Изображение героев как «цельных» личностей (о Задор-Мановском, например, сказано: «Упрямый и злой по природе, он был в то же время честолюбив и жаден») и в этом, раннем опыте не исключает в них прямо противоположных свойств: слабый и ветреный Эльчанинов – нечто среднее между Хлестаковым и Рудиным – совершает подлость по склонности к «искренней лжи», которая была воспитана в нем эпохой «драпирующегося фразерства» (Д. И. Писарев); богач Сапега, при всей своей порочности, способен к разумным суждениям, а иногда к раскаянию и благородству; Задор-Мановский после смерти жены чувствует к ней едва ли не нежность и т. п.

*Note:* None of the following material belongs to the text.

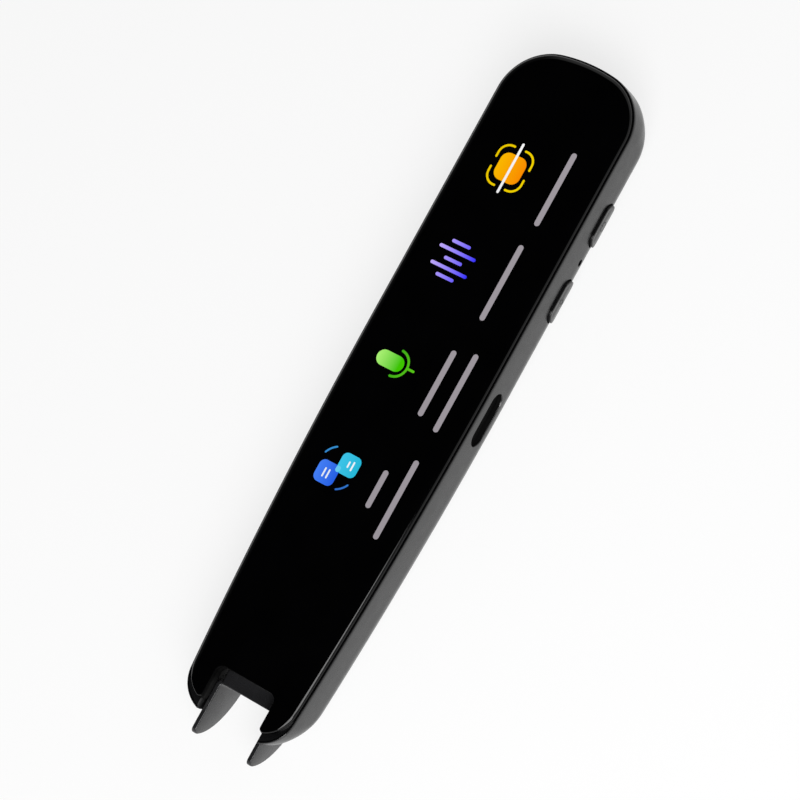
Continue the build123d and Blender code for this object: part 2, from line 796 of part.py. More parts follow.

Появляется в повести и герой, тип которого здесь и в других произведениях Писемский будет выводить с неизменной симпатией. Это человек, в котором суть и выражение ее, внутреннее и внешнее, не образуют даже малейшего зазора. Дворянин-бедняк Савелий как художественный образ кажется навеянным фольклором и исполненным в духе «суздальской живописи» (А. А. Григорьев): «Он с трудом умел читать, нигде не служил, но, несмотря на бедность, на отсутствие всякого образования, он был честный, добрый и умный малый. Он никогда и никому не жаловался на свою участь и никогда не позволял себе, подобно другим бедным дворянам, просить помощи у богатых. Он неусыпно пахал, с помощью одного крепостного мужика, свою землю и, таким образом, имел кусок хлеба. Кроме того, он очень был искусен в разных ремеслах…». Печать истинного трагизма лежит на судьбе Савелия. После смерти тайно любимой им Анны Павловны он уходит в новый и далекий мир – куда-то на Кавказ, «на службу», но сохраняет здоровье – как физическое, так и душевное. Повесть заканчивается относящейся к его уходу кокетливой репликой предводительши, к которой примешивается горечь авторской иронии: «Пешком? Ах, бедненький, ему, верно, не на что было ехать».